For a description of the opinion that our Board received from Lazard, please see the section entitled “The Merger—Opinion of Lazard” beginning on page 62.

Opinion of Goldman Sachs & Co. LLC (page 69 and Annex C)

Goldman Sachs & Co. LLC (“Goldman Sachs”) rendered its opinion to our Board that, as of July 30, 2018 and based upon and subject to the factors and assumptions set forth therein, the total consideration to be paid to the holders (other than Parent and its affiliates) of the outstanding shares of common stock pursuant to the merger agreement was fair from a financial point of view to such holders.

The full text of the written opinion of Goldman Sachs, dated July 30, 2018, which sets forth assumptions made, procedures followed, matters considered and limitations on the review undertaken in connection with the opinion, is attached to this proxy statement as Annex C. Goldman Sachs provided advisory services and its opinion for the information and assistance of our Board in connection with its consideration of the merger. The Goldman Sachs opinion is not a recommendation as to how any stockholder of the Company should vote with respect to the merger, or any other matter. The engagement letter between the Company and Goldman Sachs provides for a transaction fee of $18.0 million, $4.7 million of which became payable earlier this year in connection with financial advisory services provided by Goldman Sachs, and the remainder of which is contingent upon consummation of the transaction.

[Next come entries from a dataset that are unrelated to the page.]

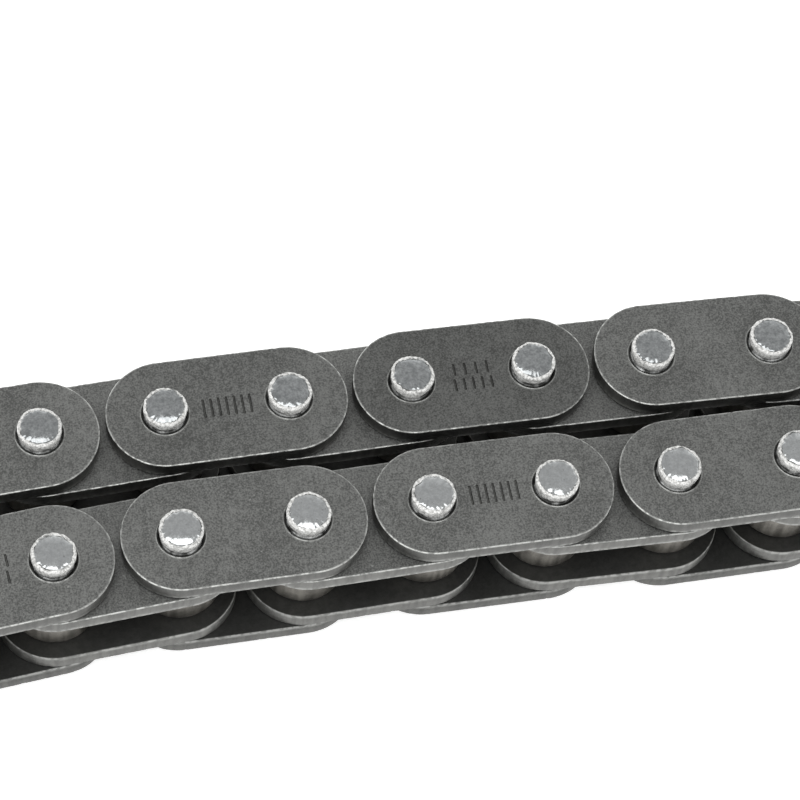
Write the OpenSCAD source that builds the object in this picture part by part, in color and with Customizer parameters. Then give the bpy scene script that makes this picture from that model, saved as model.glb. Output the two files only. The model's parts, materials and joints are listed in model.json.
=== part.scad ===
// Roller chain, an open length lying on its side and folded back on itself.
// The frame's origin is the centre of the first end bush, +X runs along the first run
// and +Z runs along the pins.

/* [Chain] */
// Distance from one pin to the next
pitch = 8; // [7.9:0.05:9]
// Gap between the two inner plates of an inner link
inner_width = 4; // [3:0.1:6]
// Gap between an inner plate and the outer plate beside it
side_clearance = 0.12; // [0.05:0.01:0.4]

/* [Plates] */
// Thickness of every link plate
plate_t = 1.2; // [0.8:0.1:1.8]
// Height of every link plate, which is also the width of its round ends
plate_h = 7.55; // [6.6:0.05:7.6]

/* [Pins, bushes and rollers] */
// Diameter of the pins
pin_d = 2.8; // [2.2:0.1:3]
// Height that a riveted pin end stands out of its outer plate
pin_head = 1.1; // [0.4:0.1:1.6]
// Height and width of the bevel around each pin end
pin_bevel = 0.25; // [0.1:0.05:0.3]
// Gap all round between a pin and its bush
pin_clearance = 0.04; // [0.02:0.01:0.1]
// Wall thickness of the bushes
bush_wall = 0.5; // [0.3:0.05:0.55]
// Gap all round between a bush and its roller
roller_clearance = 0.05; // [0.02:0.01:0.1]
// Outside diameter of the rollers
roller_d = 5.45; // [5:0.05:5.6]
// Gap between each end of a roller and the inner plate beside it
roller_end_gap = 0.1; // [0.05:0.05:0.3]
// Bevel on the edges of the rollers
roller_bevel = 0.2; // [0.05:0.05:0.25]

/* [Hidden] */
// The way each link points, in degrees from +X, from the first end to the last: nine links
// of the first run, the link that turns the chain back, and nine links of the second run.
heading = [
    4, 4.9, 3.3, -0.3, 0.7, -0.8, -1.8, -0.4, 0.6,
    87.3,
    177.3, 178.1, 178.9, 179, 180.3, 179.9, 182.1, 182.4, 181.5
];
links = len(heading);
inner_links = [1:2:links];
outer_links = [2:2:links];
ends = ["a", "b"];

inner_plate_z = inner_width / 2;
bush_top = inner_plate_z + plate_t;
outer_plate_z = bush_top + side_clearance;
pin_top = outer_plate_z + plate_t + pin_head;
bush_bore_r = pin_d / 2 + pin_clearance;
bush_r = bush_bore_r + bush_wall;
roller_bore_r = bush_r + roller_clearance;
roller_top = inner_plate_z - roller_end_gap;
// Extra length of a drill, so that it passes through both faces
drill = 1;
$fn = 96;

// Names: links are numbered from the first end, and every second one is an inner link.
function digits(k) = str(k < 10 ? "0" : "", k);
function inner_plates_name(k) = str("inner_plates_", digits(k));
function bushes_name(k) = str("bushes_", digits(k));
function roller_name(k, end) = str("roller_", digits(k), end);
function outer_plates_name(k) = str("outer_plates_", digits(k));
function pins_name(k) = str("pins_", digits(k));
function inner_names(k) = [
    inner_plates_name(k),
    bushes_name(k),
    for (end = ends) roller_name(k, end)
];
function outer_names(k) = [outer_plates_name(k), pins_name(k)];

// Pivot 0 is the first end bush, and pivot k joins link k to the link after it.
function pivot(k) = k == 0
    ? [0, 0]
    : pivot(k - 1) + pitch * [cos(heading[k - 1]), sin(heading[k - 1])];

// Puts a link's own pieces in place: its pivots lie at x = 0 and x = pitch.
module at_link(k) {
    translate(pivot(k - 1))
        rotate(heading[k - 1])
            children();
}

module at_both_pivots() {
    for (x = [0, pitch])
        translate([x, 0, 0])
            children();
}

// One stadium-shaped plate with its lower face at z = 0 and a hole at each pivot.
module plate(hole_r) {
    difference() {
        union() {
            at_both_pivots()
                cylinder(d = plate_h, h = plate_t);
            translate([0, -plate_h / 2, 0])
                cube([pitch, plate_h, plate_t]);
        }
        at_both_pivots()
            translate([0, 0, -drill])
                cylinder(r = hole_r, h = plate_t + 2 * drill);
    }
}

// The same plate above and below the chain's middle plane, from height z outwards.
module plate_pair(z, hole_r) {
    for (lower_face = [z, -z - plate_t])
        translate([0, 0, lower_face])
            plate(hole_r);
}

// Stadium plates that hold the bushes.
module inner_plates(k) {
    color([0.38, 0.38, 0.36])
        at_link(k)
            plate_pair(inner_plate_z, bush_r);
}

// Stadium plates that hold the pins.
module outer_plates(k) {
    color([0.42, 0.42, 0.4])
        at_link(k)
            plate_pair(outer_plate_z, pin_d / 2);
}

// Tubes that are pressed into the inner plates, flush with their outer faces.
module bushes(k) {
    color([0.5, 0.48, 0.45])
        at_link(k)
            at_both_pivots()
                difference() {
                    cylinder(r = bush_r, h = 2 * bush_top, center = true);
                    cylinder(r = bush_bore_r, h = 2 * bush_top + 2 * drill, center = true);
                }
}

// One roller, free to turn on its bush. The end "a" is the link's first pivot.
module roller(k, end) {
    color([0.46, 0.43, 0.38])
        at_link(k)
            translate([end == ends[0] ? 0 : pitch, 0, 0])
                rotate_extrude()
                    polygon([
                        [roller_bore_r, -roller_top],
                        [roller_d / 2 - roller_bevel, -roller_top],
                        [roller_d / 2, -roller_top + roller_bevel],
                        [roller_d / 2, roller_top - roller_bevel],
                        [roller_d / 2 - roller_bevel, roller_top],
                        [roller_bore_r, roller_top]
                    ]);
}

// Pins that are riveted into the outer plates, with a bevelled head at both ends.
module pins(k) {
    color([0.72, 0.72, 0.73])
        at_link(k)
            at_both_pivots()
                rotate_extrude()
                    polygon([
                        [0, -pin_top],
                        [pin_d / 2 - pin_bevel, -pin_top],
                        [pin_d / 2, -pin_top + pin_bevel],
                        [pin_d / 2, pin_top - pin_bevel],
                        [pin_d / 2 - pin_bevel, pin_top],
                        [0, pin_top]
                    ]);
}

for (k = inner_links) {
    inner_plates(k);
    bushes(k);
    for (end = ends)
        roller(k, end);
}
for (k = outer_links) {
    outer_plates(k);
    pins(k);
}
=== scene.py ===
"""Roller chain lying on its side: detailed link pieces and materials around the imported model."""

import json
import math

import bmesh
import bpy
from mathutils import Matrix, Vector, noise

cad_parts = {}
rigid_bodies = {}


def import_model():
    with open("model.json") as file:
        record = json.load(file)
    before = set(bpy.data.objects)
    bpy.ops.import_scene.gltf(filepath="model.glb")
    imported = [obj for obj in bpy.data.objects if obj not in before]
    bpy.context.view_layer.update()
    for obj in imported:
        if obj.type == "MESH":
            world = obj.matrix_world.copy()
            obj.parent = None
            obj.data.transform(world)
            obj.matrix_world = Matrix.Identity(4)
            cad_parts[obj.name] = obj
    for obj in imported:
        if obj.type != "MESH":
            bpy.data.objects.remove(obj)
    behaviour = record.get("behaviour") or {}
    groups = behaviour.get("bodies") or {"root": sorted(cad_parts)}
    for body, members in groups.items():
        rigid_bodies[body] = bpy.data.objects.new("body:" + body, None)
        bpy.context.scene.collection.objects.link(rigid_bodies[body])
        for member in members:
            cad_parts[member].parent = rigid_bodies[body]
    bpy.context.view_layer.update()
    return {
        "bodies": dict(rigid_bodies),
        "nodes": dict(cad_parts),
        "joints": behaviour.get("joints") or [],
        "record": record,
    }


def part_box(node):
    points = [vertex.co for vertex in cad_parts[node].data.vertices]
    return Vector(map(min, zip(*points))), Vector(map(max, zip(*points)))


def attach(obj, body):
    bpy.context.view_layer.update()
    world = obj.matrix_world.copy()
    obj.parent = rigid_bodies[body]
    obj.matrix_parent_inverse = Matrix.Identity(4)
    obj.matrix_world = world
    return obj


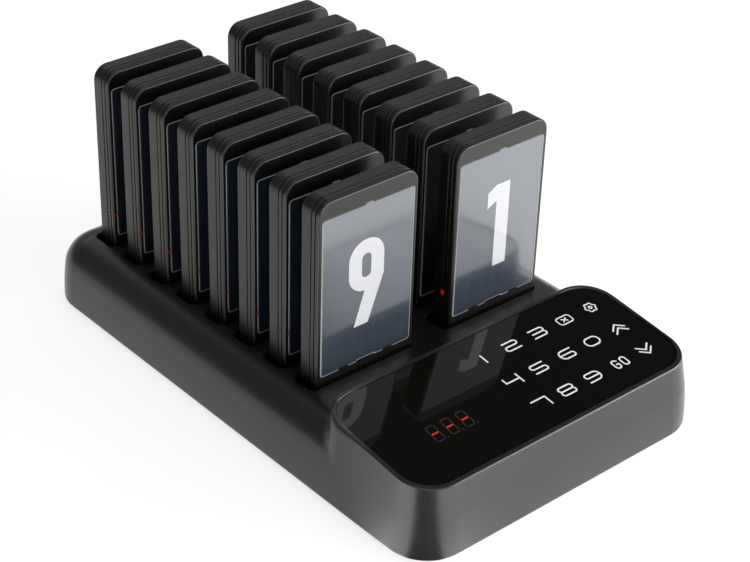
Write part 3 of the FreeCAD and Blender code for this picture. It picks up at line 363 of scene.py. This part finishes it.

For a description of the opinion that our Board received from Goldman Sachs, please see the section entitled “The Merger—Opinion of Goldman Sachs” beginning on page 69.

NAV Estimates (page 75)

To assist our Board in evaluating our business and performance, including in connection with our Board’s review of operating, strategic, financial and structural alternatives, our management prepared several estimates of the net asset value (“NAV”) of the Company’s assets during April and May of 2018 so that our Board would have an alternative valuation framework in evaluating and ultimately deciding on whether or not to authorize and recommend the merger. Information about NAV and these NAV estimates is presented in the section entitled “The Merger—NAV Estimates” beginning on page 75.

Financing of the Merger (page 83)

We estimate that the total amount of funds required to complete the merger will be approximately $6.97 billion. Parent and Merger Sub expect this amount to be funded through a combination of the following:

 

   

debt financing in an aggregate amount of up to $4.25 billion. See the section entitled “The Merger—Debt Commitment Letter” beginning on page 84; and

 

   

equity financing in an aggregate amount of up to $3.4 billion. See the section entitled “The Merger—Equity Commitment Letter” beginning on page 84.

The completion of the merger is not subject to any financing condition.